Cita Rasa yang Tak Lekang oleh Waktu
Rawon Brintik dikenal dengan kuah hitam pekat yang kaya akan rempah, hasil penggunaan kluwek dan bumbu tradisional.
Daging sapi yang empuk berpadu dengan kuah gurih menciptakan rasa yang dalam dan autentik.
Uniknya, proses memasak di Rawon Brintik masih mempertahankan metode tradisional, yakni menggunakan tungku berbahan bakar arang.
“Memasak dengan arang itu ada tujuannya. Rumusnya memang pakai arang bahan bakarnya. Kalau pakai kompor beda rasa. Ini rumus dari mbah, jadi kami tidak berani ganti,” ujar Arif.
Ia bahkan menceritakan pernah ada yang menyarankan menggunakan batok kelapa sebagai bahan bakar, tetapi ia tetap setia pada arang.
“Besan ibu saya pernah coba pakai kompor, rasanya beda juga,” tambahnya lalu tersenyum.
Rawon Brintik buka setiap hari dari pukul 05.00 hingga 16.00 WIB.
Dalam sehari, warung ini bisa melayani hingga 50 pelanggan, baik dari dalam Kota Malang maupun luar kota.
"Pelanggan dari mana saja banyak. Dari perumahan mana saja. Sehari bisa sampai 50 orang. Kualitas rasa itu yang kami jaga," katanya.
Menurut Elvy Rusyidah, menjaga kualitas bukan hanya soal resep, tetapi juga menjaga kebersihan peralatan dan metode memasak.
Mereka mempertahankan cita rasa sebaik mungkin agar pelanggan senang setiap kali datang ke sana.
"Kami mempertahankan cita rasa dengan menggunakan peralatan yang semula dan menjaga kebersihan. Satu tungku saja, karena itu sudah turun-temurun dari zaman mbah," jelasnya.
Selain rawon, warung ini juga menyajikan menu lain seperti semur daging, nasi kare ayam kampung, dan nasi bumbu rujak ayam.
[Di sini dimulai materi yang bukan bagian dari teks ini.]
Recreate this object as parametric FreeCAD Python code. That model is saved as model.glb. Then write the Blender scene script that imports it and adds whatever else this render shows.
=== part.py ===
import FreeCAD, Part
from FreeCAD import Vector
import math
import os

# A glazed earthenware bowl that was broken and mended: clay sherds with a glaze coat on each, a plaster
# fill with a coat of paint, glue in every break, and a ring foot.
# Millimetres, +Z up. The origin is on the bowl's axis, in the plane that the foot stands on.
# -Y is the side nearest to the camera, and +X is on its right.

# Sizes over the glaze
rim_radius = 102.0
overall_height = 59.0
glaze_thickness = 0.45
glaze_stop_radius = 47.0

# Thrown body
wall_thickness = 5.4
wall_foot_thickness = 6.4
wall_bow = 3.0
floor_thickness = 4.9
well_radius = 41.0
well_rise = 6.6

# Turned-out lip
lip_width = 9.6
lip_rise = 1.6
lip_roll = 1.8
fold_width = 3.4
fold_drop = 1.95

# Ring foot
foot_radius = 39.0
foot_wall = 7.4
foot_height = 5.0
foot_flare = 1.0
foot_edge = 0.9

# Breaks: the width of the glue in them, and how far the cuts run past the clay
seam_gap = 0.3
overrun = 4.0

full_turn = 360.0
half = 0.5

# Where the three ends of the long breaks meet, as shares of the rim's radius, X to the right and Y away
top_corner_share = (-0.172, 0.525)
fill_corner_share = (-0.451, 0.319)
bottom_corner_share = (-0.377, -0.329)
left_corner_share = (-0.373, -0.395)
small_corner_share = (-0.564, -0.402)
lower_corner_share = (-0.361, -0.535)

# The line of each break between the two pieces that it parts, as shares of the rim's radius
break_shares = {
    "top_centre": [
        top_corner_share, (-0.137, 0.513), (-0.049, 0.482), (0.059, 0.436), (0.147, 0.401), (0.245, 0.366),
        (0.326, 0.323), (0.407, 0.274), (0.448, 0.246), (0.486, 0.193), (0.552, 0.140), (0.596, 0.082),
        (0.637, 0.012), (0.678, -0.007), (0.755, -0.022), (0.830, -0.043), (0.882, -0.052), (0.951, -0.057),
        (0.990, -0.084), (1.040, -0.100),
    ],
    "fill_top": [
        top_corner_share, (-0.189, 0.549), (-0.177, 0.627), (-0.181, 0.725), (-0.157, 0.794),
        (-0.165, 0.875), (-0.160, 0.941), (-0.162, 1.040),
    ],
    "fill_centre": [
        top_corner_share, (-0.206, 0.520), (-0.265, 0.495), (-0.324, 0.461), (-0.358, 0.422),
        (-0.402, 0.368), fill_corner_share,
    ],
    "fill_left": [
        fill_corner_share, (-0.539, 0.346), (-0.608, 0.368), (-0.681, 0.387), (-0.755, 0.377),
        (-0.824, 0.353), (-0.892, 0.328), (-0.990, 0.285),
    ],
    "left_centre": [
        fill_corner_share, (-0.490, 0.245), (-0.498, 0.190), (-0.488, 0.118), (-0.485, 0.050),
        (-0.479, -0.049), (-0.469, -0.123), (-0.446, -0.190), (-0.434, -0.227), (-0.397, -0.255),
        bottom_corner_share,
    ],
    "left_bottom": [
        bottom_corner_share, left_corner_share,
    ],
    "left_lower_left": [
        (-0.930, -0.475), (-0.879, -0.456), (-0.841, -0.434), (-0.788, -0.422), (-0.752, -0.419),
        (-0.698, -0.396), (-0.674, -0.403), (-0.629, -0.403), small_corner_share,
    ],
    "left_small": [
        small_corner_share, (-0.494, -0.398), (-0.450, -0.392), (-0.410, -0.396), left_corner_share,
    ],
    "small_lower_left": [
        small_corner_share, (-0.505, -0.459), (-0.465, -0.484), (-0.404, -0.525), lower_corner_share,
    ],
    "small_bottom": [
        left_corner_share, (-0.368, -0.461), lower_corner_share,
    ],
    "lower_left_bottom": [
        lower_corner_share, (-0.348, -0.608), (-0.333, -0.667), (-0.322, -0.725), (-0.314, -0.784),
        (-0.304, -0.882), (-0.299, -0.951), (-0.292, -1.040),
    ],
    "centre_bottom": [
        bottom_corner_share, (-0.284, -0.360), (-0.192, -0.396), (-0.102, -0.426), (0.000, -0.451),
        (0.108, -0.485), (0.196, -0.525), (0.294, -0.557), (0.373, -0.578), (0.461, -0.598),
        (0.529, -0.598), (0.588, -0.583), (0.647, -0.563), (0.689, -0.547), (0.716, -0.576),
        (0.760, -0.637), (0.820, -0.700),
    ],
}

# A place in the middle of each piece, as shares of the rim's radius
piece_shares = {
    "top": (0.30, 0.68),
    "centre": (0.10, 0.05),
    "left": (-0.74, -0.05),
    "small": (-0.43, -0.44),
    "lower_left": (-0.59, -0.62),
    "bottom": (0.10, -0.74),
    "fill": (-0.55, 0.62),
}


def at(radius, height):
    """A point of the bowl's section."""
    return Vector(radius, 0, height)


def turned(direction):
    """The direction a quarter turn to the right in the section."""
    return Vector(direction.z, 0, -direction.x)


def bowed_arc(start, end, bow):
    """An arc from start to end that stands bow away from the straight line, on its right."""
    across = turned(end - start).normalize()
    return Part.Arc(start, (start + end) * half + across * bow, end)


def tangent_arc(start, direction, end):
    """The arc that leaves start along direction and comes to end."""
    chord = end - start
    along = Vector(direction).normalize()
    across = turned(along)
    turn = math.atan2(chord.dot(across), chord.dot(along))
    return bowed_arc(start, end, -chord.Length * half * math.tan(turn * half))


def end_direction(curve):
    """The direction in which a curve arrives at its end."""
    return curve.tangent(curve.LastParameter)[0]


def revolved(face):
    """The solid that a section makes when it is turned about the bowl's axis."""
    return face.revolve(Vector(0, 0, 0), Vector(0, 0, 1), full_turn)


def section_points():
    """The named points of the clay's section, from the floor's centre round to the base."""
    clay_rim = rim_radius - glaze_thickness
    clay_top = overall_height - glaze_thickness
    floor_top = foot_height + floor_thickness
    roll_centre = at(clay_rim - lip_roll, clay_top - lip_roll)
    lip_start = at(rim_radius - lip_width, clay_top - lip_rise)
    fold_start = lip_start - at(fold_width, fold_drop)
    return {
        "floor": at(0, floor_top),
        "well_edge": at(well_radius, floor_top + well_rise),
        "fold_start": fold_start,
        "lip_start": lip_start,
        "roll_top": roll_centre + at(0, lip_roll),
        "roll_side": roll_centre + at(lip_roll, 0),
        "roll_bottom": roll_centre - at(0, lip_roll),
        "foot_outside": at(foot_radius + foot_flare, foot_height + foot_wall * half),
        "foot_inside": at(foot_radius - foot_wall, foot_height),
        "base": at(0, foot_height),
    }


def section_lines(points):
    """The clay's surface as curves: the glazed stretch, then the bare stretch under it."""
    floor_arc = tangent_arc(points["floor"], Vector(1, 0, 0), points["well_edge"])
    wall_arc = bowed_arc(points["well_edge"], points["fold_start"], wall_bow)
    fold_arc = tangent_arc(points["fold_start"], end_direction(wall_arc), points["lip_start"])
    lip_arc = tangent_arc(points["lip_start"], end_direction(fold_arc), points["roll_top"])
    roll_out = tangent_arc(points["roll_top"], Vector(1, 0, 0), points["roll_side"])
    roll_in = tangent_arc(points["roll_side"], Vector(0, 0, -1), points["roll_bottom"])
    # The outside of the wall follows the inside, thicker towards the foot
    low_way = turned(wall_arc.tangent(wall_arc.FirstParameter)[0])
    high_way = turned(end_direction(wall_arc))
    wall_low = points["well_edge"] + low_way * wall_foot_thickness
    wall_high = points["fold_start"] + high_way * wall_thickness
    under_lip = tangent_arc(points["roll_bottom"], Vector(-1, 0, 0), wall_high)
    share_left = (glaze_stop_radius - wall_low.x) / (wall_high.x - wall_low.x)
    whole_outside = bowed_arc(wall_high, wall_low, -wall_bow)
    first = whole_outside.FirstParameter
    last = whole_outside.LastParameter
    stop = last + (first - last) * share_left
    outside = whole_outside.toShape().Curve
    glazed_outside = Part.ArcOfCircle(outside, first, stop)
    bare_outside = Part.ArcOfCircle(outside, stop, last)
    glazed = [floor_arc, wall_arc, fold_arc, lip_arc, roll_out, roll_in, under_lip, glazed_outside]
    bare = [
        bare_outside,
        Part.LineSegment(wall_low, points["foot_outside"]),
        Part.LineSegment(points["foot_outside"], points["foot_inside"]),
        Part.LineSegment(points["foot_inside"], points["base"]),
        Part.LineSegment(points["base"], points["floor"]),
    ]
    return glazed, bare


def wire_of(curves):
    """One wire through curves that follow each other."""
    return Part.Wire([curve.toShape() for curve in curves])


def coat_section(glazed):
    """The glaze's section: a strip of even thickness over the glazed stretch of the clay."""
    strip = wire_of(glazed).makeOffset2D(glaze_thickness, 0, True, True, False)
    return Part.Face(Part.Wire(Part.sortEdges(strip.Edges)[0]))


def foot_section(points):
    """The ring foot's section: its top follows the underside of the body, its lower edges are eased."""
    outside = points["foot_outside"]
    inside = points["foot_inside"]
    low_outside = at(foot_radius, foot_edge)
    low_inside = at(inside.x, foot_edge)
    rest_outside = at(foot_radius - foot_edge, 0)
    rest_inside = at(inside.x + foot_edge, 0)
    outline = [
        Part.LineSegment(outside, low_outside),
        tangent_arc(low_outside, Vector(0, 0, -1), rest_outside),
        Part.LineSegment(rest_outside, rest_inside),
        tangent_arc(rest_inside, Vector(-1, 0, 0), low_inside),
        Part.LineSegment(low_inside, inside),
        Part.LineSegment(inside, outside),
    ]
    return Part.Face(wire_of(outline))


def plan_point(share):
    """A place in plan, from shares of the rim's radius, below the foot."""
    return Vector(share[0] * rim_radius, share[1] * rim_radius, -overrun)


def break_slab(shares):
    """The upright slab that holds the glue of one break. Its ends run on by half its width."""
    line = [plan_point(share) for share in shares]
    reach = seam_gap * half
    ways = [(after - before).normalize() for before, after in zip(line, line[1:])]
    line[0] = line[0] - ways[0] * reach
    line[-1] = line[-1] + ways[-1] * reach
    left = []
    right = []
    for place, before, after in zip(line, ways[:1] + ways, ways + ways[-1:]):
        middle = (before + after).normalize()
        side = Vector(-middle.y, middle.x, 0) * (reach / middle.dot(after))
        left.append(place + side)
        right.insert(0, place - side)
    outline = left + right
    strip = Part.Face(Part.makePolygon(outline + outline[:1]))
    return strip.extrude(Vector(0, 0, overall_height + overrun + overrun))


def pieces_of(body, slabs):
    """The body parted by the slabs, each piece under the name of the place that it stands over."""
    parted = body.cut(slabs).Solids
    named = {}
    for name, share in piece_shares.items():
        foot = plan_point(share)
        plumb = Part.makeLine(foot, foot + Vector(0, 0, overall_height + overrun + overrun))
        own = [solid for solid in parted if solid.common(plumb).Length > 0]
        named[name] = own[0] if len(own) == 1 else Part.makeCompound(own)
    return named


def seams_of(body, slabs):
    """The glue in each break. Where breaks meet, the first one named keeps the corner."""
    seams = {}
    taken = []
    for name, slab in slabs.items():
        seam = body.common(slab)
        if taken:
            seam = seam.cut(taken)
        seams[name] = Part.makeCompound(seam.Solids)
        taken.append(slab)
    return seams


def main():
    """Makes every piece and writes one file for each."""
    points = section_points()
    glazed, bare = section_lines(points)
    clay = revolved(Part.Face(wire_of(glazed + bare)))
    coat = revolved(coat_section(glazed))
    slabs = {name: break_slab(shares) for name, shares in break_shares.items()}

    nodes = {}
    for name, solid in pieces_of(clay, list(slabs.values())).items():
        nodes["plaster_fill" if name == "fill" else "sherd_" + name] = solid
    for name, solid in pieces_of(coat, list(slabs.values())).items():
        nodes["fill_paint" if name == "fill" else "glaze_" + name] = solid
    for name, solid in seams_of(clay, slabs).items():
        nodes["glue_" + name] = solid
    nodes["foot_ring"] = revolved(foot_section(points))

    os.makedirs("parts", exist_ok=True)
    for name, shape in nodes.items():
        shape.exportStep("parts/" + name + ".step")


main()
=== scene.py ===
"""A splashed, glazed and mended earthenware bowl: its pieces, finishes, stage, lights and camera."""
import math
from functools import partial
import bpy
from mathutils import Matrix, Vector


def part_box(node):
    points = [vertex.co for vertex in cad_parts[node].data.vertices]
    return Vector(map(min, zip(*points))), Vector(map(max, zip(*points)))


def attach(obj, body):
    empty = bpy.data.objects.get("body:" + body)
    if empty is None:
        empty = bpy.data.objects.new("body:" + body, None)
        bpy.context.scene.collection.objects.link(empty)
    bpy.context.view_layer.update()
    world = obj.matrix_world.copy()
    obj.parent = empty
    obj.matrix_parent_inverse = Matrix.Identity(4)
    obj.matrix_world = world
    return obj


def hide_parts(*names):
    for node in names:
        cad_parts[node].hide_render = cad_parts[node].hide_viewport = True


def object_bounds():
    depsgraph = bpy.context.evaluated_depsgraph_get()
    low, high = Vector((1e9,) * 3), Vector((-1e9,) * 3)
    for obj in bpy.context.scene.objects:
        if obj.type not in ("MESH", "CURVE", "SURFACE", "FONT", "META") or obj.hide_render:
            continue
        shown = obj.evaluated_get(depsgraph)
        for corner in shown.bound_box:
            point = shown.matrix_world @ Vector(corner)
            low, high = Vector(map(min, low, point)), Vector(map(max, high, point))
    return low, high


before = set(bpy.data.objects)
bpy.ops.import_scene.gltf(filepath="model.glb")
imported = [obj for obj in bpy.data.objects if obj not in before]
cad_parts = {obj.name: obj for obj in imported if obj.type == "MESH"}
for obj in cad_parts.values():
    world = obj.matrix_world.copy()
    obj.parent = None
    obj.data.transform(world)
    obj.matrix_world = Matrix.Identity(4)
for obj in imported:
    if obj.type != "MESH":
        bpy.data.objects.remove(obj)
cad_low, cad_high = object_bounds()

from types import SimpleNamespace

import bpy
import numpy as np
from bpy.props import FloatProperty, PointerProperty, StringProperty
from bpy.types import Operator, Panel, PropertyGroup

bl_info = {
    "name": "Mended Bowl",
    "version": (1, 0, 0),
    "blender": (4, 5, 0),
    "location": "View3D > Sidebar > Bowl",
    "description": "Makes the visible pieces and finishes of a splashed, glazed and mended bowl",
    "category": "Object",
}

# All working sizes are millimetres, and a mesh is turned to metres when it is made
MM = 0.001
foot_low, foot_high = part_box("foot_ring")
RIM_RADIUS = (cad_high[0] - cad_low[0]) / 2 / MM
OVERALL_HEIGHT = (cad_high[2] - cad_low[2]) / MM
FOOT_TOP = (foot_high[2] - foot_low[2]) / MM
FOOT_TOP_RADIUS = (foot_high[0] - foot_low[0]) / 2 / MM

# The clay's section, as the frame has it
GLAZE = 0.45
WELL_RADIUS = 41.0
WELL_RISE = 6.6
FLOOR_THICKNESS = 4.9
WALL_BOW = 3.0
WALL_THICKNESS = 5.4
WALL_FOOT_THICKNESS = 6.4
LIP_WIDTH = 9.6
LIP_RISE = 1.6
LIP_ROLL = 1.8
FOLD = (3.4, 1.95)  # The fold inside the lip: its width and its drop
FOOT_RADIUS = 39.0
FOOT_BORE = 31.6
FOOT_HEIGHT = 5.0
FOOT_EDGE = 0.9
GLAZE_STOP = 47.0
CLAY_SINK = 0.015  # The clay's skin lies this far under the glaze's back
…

Rawon bercita rasa asin gurih, sedangkan semurnya dikenal agak manis dengan sentuhan gurih yang khas.
Eka Diah, pelanggan setia kelahiran 1965, mengungkapkan kekagumannya terhadap keunikan semur di Rawon Brintik.
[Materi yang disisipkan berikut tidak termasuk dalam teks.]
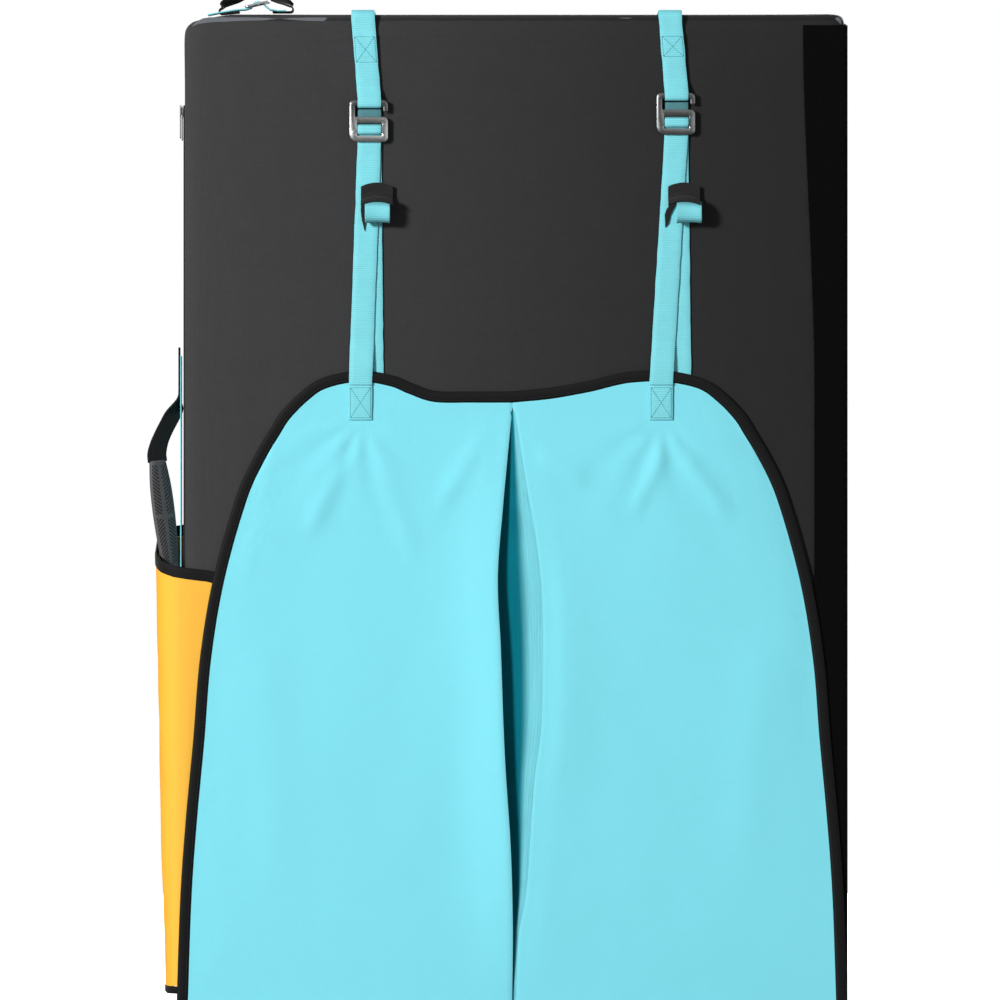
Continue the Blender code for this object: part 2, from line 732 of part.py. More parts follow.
def add_flap_panel(name, way, body, mats):
    """One panel of the flap, stretched between its side, top, pleat edge and the fold line."""
    low = FOLD_Z + FIT
    side = from_shares(SIDE_SHARES, way * FLAP_HALF_W, low)
    top = from_shares(TOP_SHARES, way * FLAP_HALF_W)
    shares = PLEAT_LEFT_SHARES if way < 0 else PLEAT_RIGHT_SHARES
    pleat = from_shares(shares, PLEAT_OPEN, low)
    tab_x = STRAPS["left" if way < 0 else "right"]["tab_x"]
    base = [side.at(0.0), pleat.at(0.0)]
    middle_y = (FLAP_IN_Y + FLAP_OUT_Y) / 2
    grid = []
    for i in range(FLAP_COLUMNS + 1):
        u = i / FLAP_COLUMNS
        column = []
        for j in range(FLAP_ROWS + 1):
            v = j / FLAP_ROWS
            low_point = base[0].lerp(base[1], u)
            flat = low_point.lerp(top.at(u), v) + side.at(v).lerp(pleat.at(v), u)
            flat -= base[0].lerp(base[1], u).lerp(side.at(1.0).lerp(pleat.at(1.0), u), v)
            inside = smoothed(min(u, 1 - u, v, 1 - v) * 6)
            rise = pucker(flat.x, flat.y, tab_x) * inside
            away = abs(flat.x - pleat.at(v).x) / PLEAT_LIFT_REACH
            lift = PLEAT_LIFT * math.sin(math.pi * v) * math.exp(-away) if way < 0 else 0.0
            column.append(Vector((flat.x + way * FIT * u, middle_y - rise - lift, flat.y)))
        grid.append(column)
    place(name, sheet(name, grid, FLAP_T), mats["teal"], body)


def add_flap_underlay(body, mats):
    """The pleat's underlay, between the two panels and the face."""
    low = BASE_T + FIT
    tuck = Vector((UNDERLAY_TUCK, 0))
    left = from_shares(PLEAT_LEFT_SHARES[:-1], PLEAT_OPEN, low).even(12)
    right = from_shares(PLEAT_RIGHT_SHARES[:-1], PLEAT_OPEN, low).even(12)
    outline = [tuple(p + tuck) for p in right] + [tuple(p - tuck) for p in reversed(left)]
    start = FACE_Y - FIT - UNDERLAY_T
    underlay = prism("flap_pleat_underlay", outline, [], UNDERLAY_T, lambda x, z, y: (x, start + y, z))
    place("flap_pleat_underlay", underlay, mats["teal"], body)


def flap_edge():
    """The flap's whole outer edge, from its low left end over the humps to its low right end."""
    low = FOLD_Z + FIT
    half = from_shares(SIDE_SHARES, -FLAP_HALF_W, low).even(FLAP_ROWS)
    half += from_shares(TOP_SHARES, -FLAP_HALF_W).even(FLAP_COLUMNS)[1:]
    other = [Vector((2 * FLAP_X - p.x, p.y)) for p in half[-2::-1]]
    return half + other


def add_flap_binding(body, mats):
    """Binding tape outside the flap's edge, as a band with rounded shoulders."""
    edge = flap_edge()
    rings = []
    for k, point in enumerate(edge):
        along = edge[min(k + 1, len(edge) - 1)] - edge[max(k - 1, 0)]
        if k in (0, len(edge) - 1):
            along = Vector((0, 1 if k == 0 else -1))
        out = Vector((-along.y, along.x)).normalized()
        shoulder = BINDING_T / 3
        profile = [
            (FIT, 0), (BINDING_W, 0), (BINDING_W, BINDING_T - shoulder),
            (BINDING_W - shoulder, BINDING_T), (FIT, BINDING_T),
        ]
        ring = []
        for reach, y in profile:
            at = point + out * reach
            ring.append(Vector((at.x, FLAP_IN_Y - y, at.y)))
        rings.append(ring)
    place("flap_binding", through_rings("flap_binding", rings), mats["black"], body)


def add_base_panel(body, mats):
    """The panel that carries the flap: up the back a little, then flat under both halves."""
    low = BASE_T / 2
    back_y = HALF_T + FIT + BASE_T / 2
    bend = EDGE_R + FIT + BASE_T / 2
    path = [(back_y, BASE_TAB_H)]
    path += arc((back_y - bend, low + bend), bend, 0, -90, 5)
    path += [(FLAP_IN_Y + FIT, low)]
    panel = strip("base_panel", yz(path, FLAP_X), 2 * FLAP_HALF_W, BASE_T)
    place("base_panel", panel, mats["teal"], body)


def wing_point(i, z):
    """The i-th point along the wing from its seam, at height z."""
    seam_x = SIDE_X - FIT - WING_T / 2
    front_y = FACE_Y - FIT - WING_T / 2
    rise = min(max((z - WING_LOW_Z) / WING_RISE, 0.0), 1.0)
    bulge = WING_BULGE_LOW + (WING_BULGE_TOP - WING_BULGE_LOW) * rise
    reach = FLAP_X - flap_side(z) - SIDE_X
    path = [(seam_x, WING_SEAM_Y), (seam_x, WING_SEAM_Y - WING_FLAT)]
    path += [(seam_x - bulge * a, HALF_T * b) for a, b in WING_SIDE_SHARES]
    path += [(SIDE_X + reach * share, front_y) for share in WING_FRONT_SHARES]
    return Vector((*path[i], z))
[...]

Dari generasi ke generasi, keluarga Eka telah menikmati Rawon Brintik.
Saat ditemui, ia sedang bersama putranya sedang sarapan di lokasi.
“Menu semur di sini itu jarang ada. Ini kan pakai kluwek, pekat, lekoh. Warnanya pekat sekali. Di Malang belum ada semur seperti ini,” tuturnya.
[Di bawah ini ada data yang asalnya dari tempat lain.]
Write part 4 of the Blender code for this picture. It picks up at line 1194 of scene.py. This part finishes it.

“Kalau semur di tempat lain biasanya hanya manis, tapi di sini ada gurihnya, ada aroma khas yang keluar. Semurnya juga beda karena kecapnya dikristalin," imbuhnya.
Putranya, Indra Bayu pun selalu menyempatkan diri mampir ke Rawon Brintik setiap kali pulang ke Indonesia. Dulu ia pernah tinggal di Australia.
"Saya diajak ke sini sejak kecil, sama nenek. Ini sudah tradisi keluarga. Pokoknya setiap pulang, pasti ke sini. Seringnya malah pagi-pagi langsung ke sini," kata Indra.